Originally posted on 1-22-2011
I want to point out something you might not have thought about. What’s going to happen to all your digital stuff after you leave this world? As much as I love computers, electronics and saving paper I wonder about what will happen to all the stuff that I have created after I’m gone.
We know paper with information can be around for hundreds of years, electronic version can be gone in an instant. What I’m thinking here is that you can go into an attic and find news paper clippings, pictures maybe a diary etc. that your grandparents left behind and see what it was like back then. But what about now for us or our kids? Everything is digital or going digital. How will future generations of our kids be able to look at what we did, how we felt and what pictures we took?
Lets take a look at digital storage. Remember the floppy disk? Right now it’s hard to buy a computer with a floppy drive what about in 10 or 20 years? If you had left behind floppy disks with pictures and a journal how are our grand kids going to look at them, they probably wont even know what it is when they see the floppy. OK, what about CD or DVD disc? That will go end up the same way as floppy. You can see where this is going, no matter what medium you put it on it will, over a short period of time, become obsolete and probably no way to read it. Plus you have to keep moving the stuff from the old medium onto new one. Another question is how long will keep the data before it degrades beyond readability?
What about online storage? Do you seriously believe that a online storage company is going to be around for any long period of time? Maybe you’ve uploaded family pictures to MySpace and it doesn’t look like it’s going to be around too much longer. Do you think Flickr will keep your pictures decades after your gone, if the company is still around?
What about the family tree that you have been working on, is it in a proprietary format that only that program can read? There is a very good chance that program will not be around decades after your gone.
Digital is great, we can take tons of pictures very cheaply and easily and no waiting to get it developed. It can be quickly copied and sent or distributed quickly and easily. But it has a big downside as well, if you don’t have several copies in different location you can loose it all, or a good chunk of it, in an instant. Your hard drive could crash taking all the pictures you moved off your camera with it, gone forever. You have pictures on your camera, on your cell phone, computer(s), Facebook, Flickr and where ever else. What picture is where? Since it’s so easy to take pictures and copy them and move them it’s easy to get lost or keep track off. Maybe your selling an old computer and forgot that you had pictures you needed off there before you went and reformatted the hard drive. Digital also saves a lot of paper, you don’t need use a single sheet of paper, which saves trees, to share a picture or even be in the same physical location with the person your sharing it with. I rarely print anything anymore and try not to. For personal use I might have printing 4 pages in the last several years and at work maybe 20 pages in the last year.
All this digital information, where will it be in 50 years? In silicon heaven. Right now you might not care if anyone see your pictures, journals and what have you, but imagine what it would be like to read what your great-grandfather thought about something or what it was like during his life or a picture from that time period. It’s more important to us when it is relative instead of a stranger and it provides a connection to the past.

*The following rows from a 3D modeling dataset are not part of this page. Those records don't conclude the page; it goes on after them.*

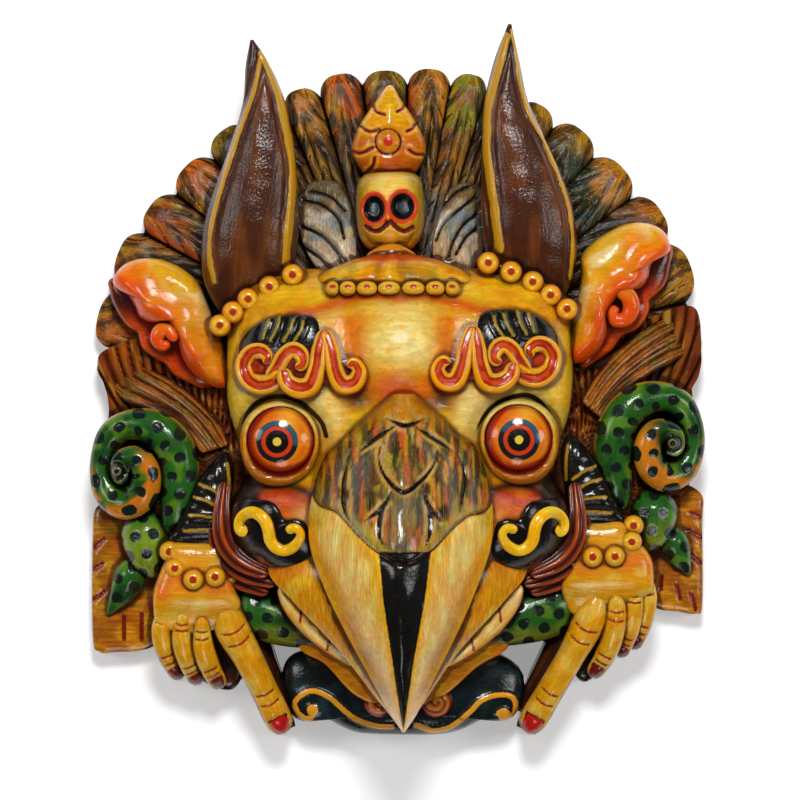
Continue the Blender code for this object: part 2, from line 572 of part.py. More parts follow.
def main():
    for obj in list(bpy.data.objects):
        bpy.data.objects.remove(obj, do_unlink=True)
    carving = helper_collection("carving")
    cutters = helper_collection("cutters")
    mask = carve_fan(bpy.context.scene.collection)
    mask.name = "mask"
    mask.data.name = "mask"
    for carve in (carve_face, carve_eyes, carve_brows, carve_beak, carve_moustache, carve_horns,
                  carve_ears, carve_snakes, carve_hands, carve_sides, carve_bottom, carve_crest):
        carve(carving)
    hollow = hollow_of_the_back(cutters)
    square = UNITS_HIGH * np.array([(-1, -1), (1, -1), (1, 1), (-1, 1)])
    floor = lofted("floor_cut", [[(x, y, z) for x, y in square] for z in (-3 * TRIM, 0)], cutters)
    for helper in (*carving.objects, *cutters.objects):
        helper.hide_render = True
        helper.display_type = "WIRE"
    add_boolean(mask, "UNION", carving)
    add_boolean(mask, "DIFFERENCE", floor, "MANIFOLD")
    add_boolean(mask, "DIFFERENCE", hollow, "MANIFOLD")
    thin = mask.modifiers.new("fewer_facets", "DECIMATE")
    thin.ratio = FACETS_KEPT
    paint = bpy.data.materials.new("painted_wood")
    paint.use_nodes = True
    shader = paint.node_tree.nodes["Principled BSDF"]
    shader.inputs["Base Color"].default_value = (0.62, 0.35, 0.05, 1)
    shader.inputs["Roughness"].default_value = 0.35
    shader.inputs["Metallic"].default_value = 0
    mask.data.materials.append(paint)


main()
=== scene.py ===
"""The garuda mask in full: finer carving, paint, painted shade in the cuts and varnish over the solid in
the frame.

Places are in carving units, a 356th of the mask's height, with +Y to the tips of the horns, +X to the
viewer's right and +Z out of the face. Each form is a closed piece of its own that stands in its neighbours.
"""

import math

import bmesh
import bpy
import numpy as np
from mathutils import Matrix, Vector


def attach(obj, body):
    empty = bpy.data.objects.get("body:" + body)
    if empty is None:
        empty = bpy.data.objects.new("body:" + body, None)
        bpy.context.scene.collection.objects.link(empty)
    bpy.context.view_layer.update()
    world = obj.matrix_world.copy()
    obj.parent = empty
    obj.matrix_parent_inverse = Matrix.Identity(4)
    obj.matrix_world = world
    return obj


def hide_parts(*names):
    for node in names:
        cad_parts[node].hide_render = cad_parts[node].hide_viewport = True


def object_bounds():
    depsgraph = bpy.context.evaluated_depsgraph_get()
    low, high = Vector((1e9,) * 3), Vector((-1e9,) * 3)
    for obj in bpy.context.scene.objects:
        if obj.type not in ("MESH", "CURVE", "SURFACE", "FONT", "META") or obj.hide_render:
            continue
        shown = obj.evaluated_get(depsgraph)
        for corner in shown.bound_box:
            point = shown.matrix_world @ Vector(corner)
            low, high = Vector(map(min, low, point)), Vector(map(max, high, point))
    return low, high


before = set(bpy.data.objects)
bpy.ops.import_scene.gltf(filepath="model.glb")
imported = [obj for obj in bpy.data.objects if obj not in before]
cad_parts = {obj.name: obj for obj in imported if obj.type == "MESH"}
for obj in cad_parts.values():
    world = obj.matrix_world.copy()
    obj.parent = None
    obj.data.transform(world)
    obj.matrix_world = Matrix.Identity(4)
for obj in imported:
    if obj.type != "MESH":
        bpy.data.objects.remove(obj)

CAD_BOX = [list(corner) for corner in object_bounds()]
UNITS_HIGH = 356
UNIT = (CAD_BOX[1][1] - CAD_BOX[0][1]) / UNITS_HIGH

# The photograph was taken from straight above. The camera stands over CAMERA_SPOT, and pixels are
# PIXELS_PER_UNIT to the unit at PHOTO_LEVEL.
PHOTO_ORIGIN = np.array([397.5, 382.0])
PIXELS_PER_UNIT = 2.0
PHOTO_LEVEL = 30
CAMERA_RISE = 3000
CAMERA_SPOT = np.array([1.25, -9.0])

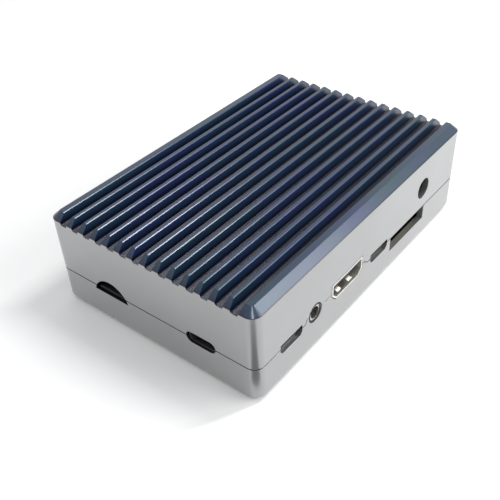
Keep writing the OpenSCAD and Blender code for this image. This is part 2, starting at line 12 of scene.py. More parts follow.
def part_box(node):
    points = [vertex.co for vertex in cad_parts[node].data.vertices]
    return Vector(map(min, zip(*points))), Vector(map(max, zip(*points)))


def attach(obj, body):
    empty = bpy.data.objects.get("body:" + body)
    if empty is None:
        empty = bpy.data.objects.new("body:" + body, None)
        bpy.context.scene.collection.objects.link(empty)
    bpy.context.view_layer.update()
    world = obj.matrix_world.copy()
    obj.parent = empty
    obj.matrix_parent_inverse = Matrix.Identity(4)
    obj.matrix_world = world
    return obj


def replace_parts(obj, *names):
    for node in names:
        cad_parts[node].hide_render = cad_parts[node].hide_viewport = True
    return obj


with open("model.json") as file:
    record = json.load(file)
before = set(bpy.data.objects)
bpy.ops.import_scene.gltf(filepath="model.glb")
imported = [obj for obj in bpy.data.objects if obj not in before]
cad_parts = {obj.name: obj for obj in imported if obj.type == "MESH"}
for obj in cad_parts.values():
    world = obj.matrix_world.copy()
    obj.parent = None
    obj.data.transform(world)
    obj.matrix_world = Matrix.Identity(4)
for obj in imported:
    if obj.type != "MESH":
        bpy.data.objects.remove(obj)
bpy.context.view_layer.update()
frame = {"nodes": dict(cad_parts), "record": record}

MM = 0.001
NODES = frame["nodes"]


# ---------------------------------------------------------------- camera, floor and light

CAMERA_AT = Vector((-140.4, -108.2, 140.6)) * MM
CAMERA_LOOKS_AT = Vector((-19.4, -7.5, 15.0)) * MM
CAMERA_ROLL = math.radians(-3.1)
CAMERA_LENS_MM = 51.7
LIGHTS_AIM_AT = Vector((0, 0, 0.015))
FLOOR_HALF = 12.0
FLOOR_Z = -0.02 * MM
CARD_CORNER = Vector((-52, -34, 0)) * MM
CARD_OUT = Vector((-0.75, -0.66, 0)).normalized()
CARD_FROM, CARD_TO = 5 * MM, 34 * MM
CARD_WIDTH = 26 * MM
CARD_LIFT = Vector((0, 0, 0.3 * MM))


def make_camera():
    data = bpy.data.cameras.new("camera")
    data.lens = CAMERA_LENS_MM
    data.sensor_width = 36
    data.clip_start = 0.005
    data.clip_end = 20
    camera = bpy.data.objects.new("camera", data)
    bpy.context.scene.collection.objects.link(camera)
    turn = (CAMERA_LOOKS_AT - CAMERA_AT).to_track_quat("-Z", "Y").to_matrix().to_4x4()
    camera.matrix_world = Matrix.Translation(CAMERA_AT) @ turn @ Matrix.Rotation(CAMERA_ROLL, 4, "Z")
    bpy.context.scene.camera = camera


def make_area_light(name, at, size, power):
    data = bpy.data.lights.new(name, "AREA")
    data.shape = "RECTANGLE"
    data.size, data.size_y = size
    data.energy = power
    light = bpy.data.objects.new(name, data)
    bpy.context.scene.collection.objects.link(light)
    light.location = at
    light.rotation_euler = (LIGHTS_AIM_AT - Vector(at)).to_track_quat("-Z", "Y").to_euler()


def make_studio():
    world = bpy.data.worlds.new("studio")
    bpy.context.scene.world = world
    world.use_nodes = True
    background = world.node_tree.nodes["Background"]
    background.inputs["Color"].default_value = (0.98, 0.99, 1.0, 1)
    background.inputs["Strength"].default_value = 0.66
    make_area_light("key", (0.42, -0.80, 0.50), (0.7, 0.5), 6.0)
    make_area_light("back", (0.75, 0.5, 0.6), (0.9, 0.9), 0.4)
    make_area_light("strip", (0.30, -0.20, 0.66), (0.04, 0.32), 2.2)
    make_area_light("camera_side", (-0.37, -0.33, 0.65), (0.12, 0.12), 0.8)
    bpy.context.scene.view_settings.view_transform = "Standard"


def flat_sheet(name, corners, look, color, drift, drift_scale):
    """One flat face with a matt finish that drifts a little in tone."""
    mesh = bpy.data.meshes.new(name)
    mesh.from_pydata(corners, [], [(0, 1, 2, 3)])
    sheet = bpy.data.objects.new(name, mesh)
    bpy.context.scene.collection.objects.link(sheet)
    look.vary_color(color, drift, drift_scale)
    look.bump(look.noise(60, 3), 0.0002, 0.05)
    mesh.materials.append(look.material)
    return sheet


def make_floor():
    half, z, pale = FLOOR_HALF, FLOOR_Z, (0.9, 0.9, 0.9)
    corners = [(-half, -half, z), (half, -half, z), (half, half, z), (-half, half, z)]
    floor = flat_sheet("floor", corners, Surface("floor_pale", pale, roughness=0.85), pale, 0.02, 9)


def make_shade_card():
    """A dark card on the floor in front of the near corner, standing in for shade on the floor there.

    Only reflections show it: it paints shade as a darker reflection on the case's upright edge there.
    """
    side = Vector((-CARD_OUT.y, CARD_OUT.x, 0)) * CARD_WIDTH / 2
    near, far = (CARD_CORNER + CARD_OUT * reach + CARD_LIFT for reach in (CARD_FROM, CARD_TO))
    corners = [near - side * 0.5, far - side, far + side, near + side * 0.5]
    grey = (0.13, 0.13, 0.13)
    shade_card = flat_sheet("shade_card", corners, Surface("shade_card_grey", grey, roughness=0.9), grey, 0.04, 30)
    shade_card.visible_camera = False
    shade_card.visible_diffuse = False
    shade_card.visible_shadow = False


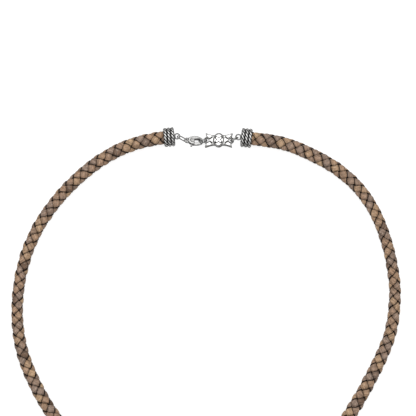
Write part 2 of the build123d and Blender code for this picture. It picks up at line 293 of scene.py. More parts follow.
@dataclass(frozen=True)
class LeatherFinish:
    """Antique brown waxed leather with dark cut edges, painted shade where a lace dives under its neighbour,
    and a painted sheen on the laces' crowns.
    """

    groups: dict[str, bpy.types.NodeTree]
    darkest: Colour = (0.170, 0.100, 0.062)
    taupe: Colour = (0.350, 0.250, 0.192)
    brown: Colour = (0.425, 0.267, 0.169)
    tan: Colour = (0.585, 0.394, 0.234)
    rust: Colour = (0.300, 0.136, 0.062)
    # Pale colour of the painted sheen on the laces' crowns.
    crown_sheen: Colour = (0.720, 0.605, 0.495)
    # Dark dye of the cut edges, also the colour of the painted shade where a lace dives under its neighbour.
    edge_dye_and_shade: Colour = (0.016, 0.010, 0.007)
    roughness: float = 0.52
    patch_size: float = 2.2
    blotch_size: float = 0.7
    grain_size: float = 0.22
    grain_depth: float = 0.00012
    facet_share: float = 0.62
    patch_share: float = 0.30
    blotch_share: float = 0.22
    taupe_at: float = 0.30
    brown_at: float = 0.58
    rust_most: float = 0.60
    sheen_most: float = 0.55
    rim_start: float = 0.84
    rim_full: float = 0.94
    rim_ragged: float = 0.30
    # Strength of the painted shade where a lace dives under its neighbour.
    tuck_shade_strength: float = 0.64

    def build(self, name: str, dye: LaceDye) -> bpy.types.Material:
        """Make one lace's material.

        Args:
            name: Material name.
            dye: The lace's own tone.

        Returns:
            The material.
        """
        material, bench, shader = start_material(name)
        mottle = self.groups["mottle"]
        patch = bench.group(mottle, {"Patch Size": self.patch_size, "Contrast": 1.1,
                                     "Offset": 0.013 * (1 + dye.value)})
        blotch = bench.group(mottle, {"Patch Size": self.blotch_size, "Contrast": 1.0, "Offset": 0.05})
        facet = bench.value("facet_tone")
        tone = bench.maths("ADD", bench.swing(facet, self.facet_share), dye.value)
        tone = bench.maths("ADD", tone, bench.swing(patch, self.patch_share))
        tone = bench.maths("ADD", tone, bench.swing(blotch, self.blotch_share), clamp=True)
        ramp = bench.add("ValToRGB", None, {"Fac": tone})
        stops = ((0.0, self.darkest), (self.taupe_at, self.taupe),
                 (self.brown_at, self.brown), (1.0, self.tan))
        while len(ramp.color_ramp.elements) < len(stops):
            ramp.color_ramp.elements.new(0.5)
        for stop, (at, colour) in zip(ramp.color_ramp.elements, stops):
            stop.position = at
            stop.color = (*colour, 1.0)

        lay = bench.add("UVMap", {"uv_map": "lay"}).outputs["UV"]
        drawn = bench.add("Mapping", None, {"Vector": lay, "Scale": (0.45, 1.9, 1.0)}).outputs[0]
        fibre = bench.add("TexNoise", None, {"Vector": drawn, "Scale": 1.0, "Detail": 4.0, "Roughness": 0.65})
        streak = bench.spread(fibre.outputs["Fac"], 0.36, 0.64, 0.52, 1.36)
        toward_edge = bench.value("toward_edge")
        # Fibre streaks, times a colour that is lighter along the lace's middle and darker towards its edges.
        streaks_darker_to_edges = bench.maths("MULTIPLY", streak, bench.spread(toward_edge, 0.30, 0.82, 1.06, 0.78))
        rust = bench.spread(patch, 0.56, 0.80, 0.0, self.rust_most)
        # Painted sheen: pale patches near the middle of each lace stand in for highlights on its crown.
        crown_sheen = bench.maths("MULTIPLY", bench.spread(blotch, 0.55, 0.72, 0.0, self.sheen_most),
                           bench.spread(toward_edge, 0.25, 0.65, 1.0, 0.0))
        dyed = bench.mix(crown_sheen, bench.mix(rust, ramp.outputs["Color"], (*self.rust, 1.0)), (*self.crown_sheen, 1.0))
        toned = bench.add("VectorMath", {"operation": "MULTIPLY"}, {0: dyed, 1: streaks_darker_to_edges}).outputs[0]

        ragged = bench.maths("ADD", toward_edge, bench.swing(blotch, self.rim_ragged))
        rim = bench.spread(ragged, self.rim_start, self.rim_full)
        # Painted shade where the lace dives under its neighbour, joined with the real dark dye of its cut
        # edges.
        shade = bench.maths("MULTIPLY", bench.value("tucked_under_shade"), self.tuck_shade_strength)
        dark = bench.maths("MAXIMUM", rim, shade, clamp=True)

        grain = bench.group(self.groups["grain"], {"Grain Size": self.grain_size})
        height = bench.maths("ADD", bench.maths("MULTIPLY", grain, 0.6),
                             bench.maths("MULTIPLY", fibre.outputs["Fac"], 0.5))
        bump = bench.add("Bump", None, {"Strength": 0.55, "Distance": self.grain_depth, "Height": height})
        bench.feed(shader, {
            "Base Color": bench.mix(dark, toned, (*self.edge_dye_and_shade, 1.0)),
            "Roughness": bench.spread(patch, 0.3, 0.7, self.roughness - 0.08, self.roughness + 0.10),
            "Normal": bump.outputs["Normal"],
            "Specular IOR Level": 0.30,
            "Coat Weight": 0.06,
            "Coat Roughness": 0.35,
        })
        return material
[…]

Paper doesn’t require any special device to be read or looked at, other than your eyes. You don’t have to worry if it can be read 50 years from now.
We have at our means to supply future generations of what it was like during our life-like never before. Pictures, videos and blogs can be produced at ridiculously low price. Our parents had to pay for film and then pay for processing and not being sure how the pictures turned out until they got them back. They spent $3 or $4 dollars for the roll and get 12 or 24 pictures for another $9 printed (been a long time don’t remember the exact prices). Now you can take hundreds of photos and see them right away, all for the price of batteries or recharging the battery. Same goes for video, they used film and didn’t even have sound. Now we have small devices, color and sound for the same low-cost. Since cost and time is not an issue we generate many magnitudes more than our parents did.
How great would it be to hear from someone who actually worked on constructing the Pyramid, better yet a video of it being worked on? It’s nice to speculate and think about how or why it was done, hearing and or seeing how it was actually done, priceless. Someone might not take the time to write down their thoughts but it’s easy to pick up a device and do a quick vlog about something.
Create a scrap-book, print out your blogs and print those pictures for future generation to see, imagine, marvel and laugh at. It will be around a lot longer than the electronic media will be. Keep both. If you have a Mac, it is really easy to have a book printed with your pictures. It’s is hard bound and professionally produced. Something our parents could never do
As for video, all I can say is transfer to the latest medium that comes out. You might have to convert it to a different format as well. One day they may come out with something that will be around for a long time.